He can go to court to modify the amount. He could find a job since it's so important to him..... which it should be. 

Just because he is unemployed doesn't mean his child doesn't need the support. I'd talk to a lawyer and figure out what to do. It depends on the state as to whether the wife is responsible for the H's child support. Pretty sure in Florida she isn't. 

Do your homework. And separate the finances. And put this back on HIM!


----------



## clipclop2 (Aug 16, 2013)

He can't pay from your money.

He can't go to jail if you don't enforce.

Get with your lawyer and come up with an agreement. The agreement is that he still owes, he actively seeks employment, if you want to create any allowances for education, etc.

My ex- lost employment. He stopped paying. I understood. Can't get blood, etc. He finally retired. Little one gets a nice chunk from that. Older one turned 18. 

The chance of ever seeing the back money is zero. Reality isn't always pretty. But it is what it is. Your H needs to get on board with reality.
_Posted via Mobile Device_


----------



## Theseus (Feb 22, 2013)

In most states, he won't get an adjustment if his current wife has enough money to cover it. 

Here is one drastic solution. Legally get a divorce, so that your finances are now totally separate. You can still be a couple, just not a married couple. Then he should be able to reach an agreement with the court.

But this is not a law forum. I recommend discussing all this with an attorney.


----------



## Starstarfish (Apr 19, 2012)

How long has he been unemployed and is he actively looking?

What does he spend his days doing?


----------



## MyHappyPlace (Aug 11, 2013)

I have never heard of a spouse being held responsible for the child support of a "step-child". That is not your child and not your responsibility. He needs to go to court and either get an adjustment or a hold. In my XH's case, they stopped his required payments while he was unable to pay. He's still responsible for the money, but it is in the form of arrears so he will have to continue paying past the age of 18 until he is all caught up. Have you told your husband that you do not want this paid out of YOUR money?? If you have and he doesn't stop, I would suggest getting a solo account that he cannot access to pull your money.


----------



## Cosmos (May 4, 2012)

Is there a genuine reason why your H isn't working? How hard is he looking for employment?

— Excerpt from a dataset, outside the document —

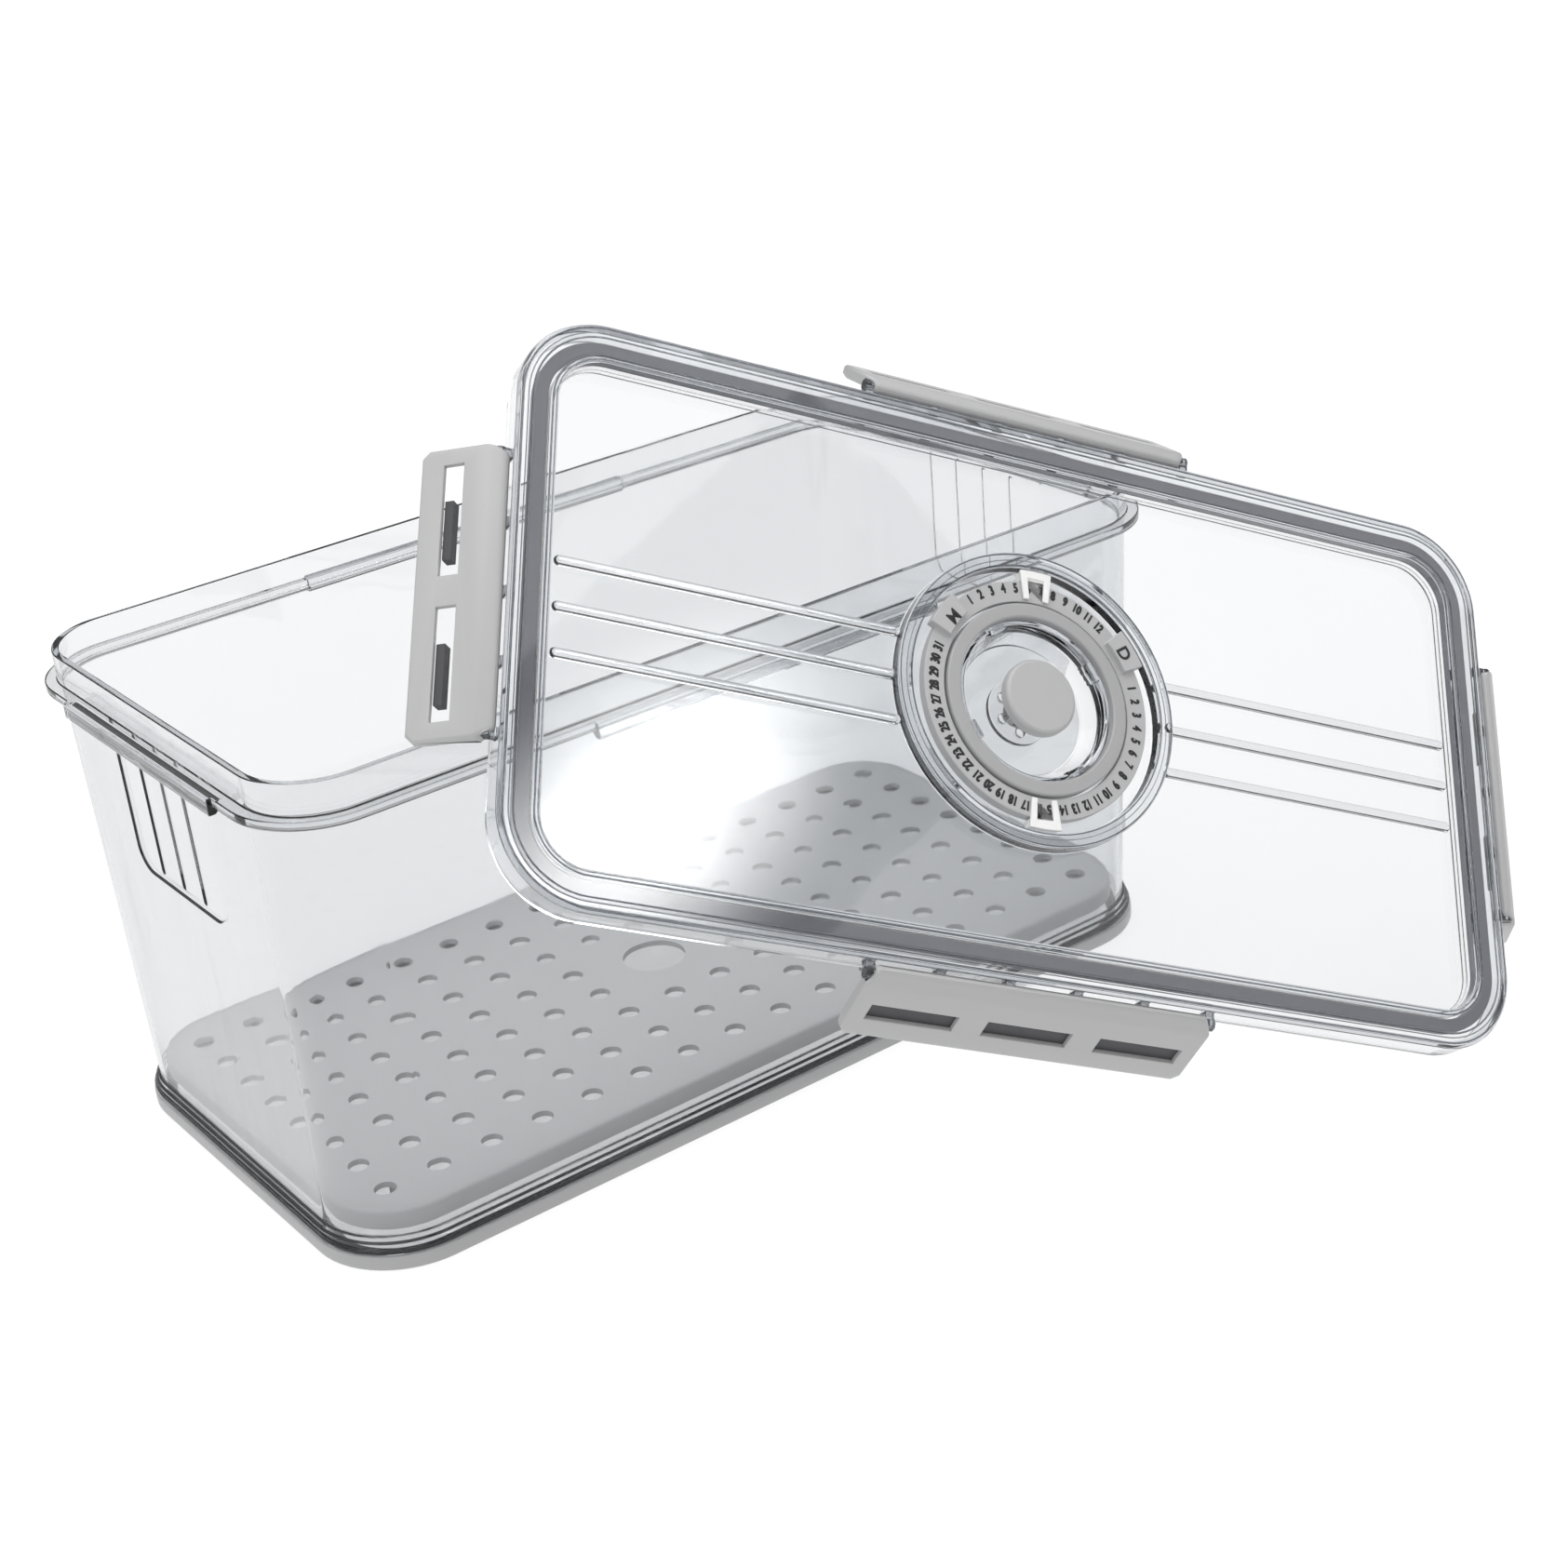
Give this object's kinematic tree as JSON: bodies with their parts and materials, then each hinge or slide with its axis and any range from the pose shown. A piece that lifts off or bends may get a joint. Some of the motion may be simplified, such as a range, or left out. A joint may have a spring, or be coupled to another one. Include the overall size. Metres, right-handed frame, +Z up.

In the UK, the courts do not usually consider providing financial support for pre-existing children to be the legal responsibility of a new spouse. However, the laws might be different where you live.


----------



## DTO (Dec 18, 2011)

Unique Username said:


> Actions have ramifications don't they.
> 
> I WISH I had $800 a month in child support - wow! for one kid? and he's unemployed? wow
> 
> ...


Wow, somebody hasn't kept up with the economic reality lately. All we know is that he is unemployed and has a support obligation. How do you know he is sitting on his ass? Maybe he is looking for a job? Maybe he's trying to get some education and improve his long-term prospects?

Amazing how these gender stereotypes persist, isn't it?


----------



## 2galsmom (Feb 14, 2013)

DTO said:


> Wow, somebody hasn't kept up with the economic reality lately. All we know is that he is unemployed and has a support obligation. How do you know he is sitting on his ass? Maybe he is looking for a job? Maybe he's trying to get some education and improve his long-term prospects?
> 
> Amazing how these gender stereotypes persist, isn't it?


He was taking the money from her account and paying her with it, let us hope he is getting a job and doing what you say!


----------



## DTO (Dec 18, 2011)

Disclaimer: I am not a lawyer. But, I did just get through a divorce (in CA) so am somewhat versed in the financial aspects.

First: my ex tried to get child support while I was laid off and getting unemployment (which meant that my income was lower than hers). She requested child support based on an argument that I was choosing to remain unemployed and thus should have income imputed at my old salary.

Her request was denied as she had the burden of proving her case. My lawyer basically said "show me what jobs are out there that he has passed on" and she couldn't. I had a stack of applications with denials to support my search, but it never even came to that.

So (assuming your laws are similar), the first thing is your husband needs to document his search (I would not have known to do it had my attorney not said so). He should have some log of in-person applications, e-mails and print-outs of online searches and applications, etc. Then he needs to get in front of his judge and get an adjustment based on being unemployed despite a good-faith effort to find work.

Second, the law here in CA (and presumably elsewhere) is that step-parent and cohabite income cannot be directly considered in support calculations. I think the key here is "directly". It seems there may be an indirect impact.

For instance, let's say I get remarried and my ex seeks support. Now, my new spouse's income cannot be considered ordinarily. But, I don't think I can say "yeah, she's my wife and, yeah, she lives with me, but she does not help out with any bills so I can't afford any more support", unless we have a pre-nup, file separate taxes, etc. So, you might be on the hook based on your income to some extent, because even if he was working your contribution to the household reduces his burden (or counts as additional income to him).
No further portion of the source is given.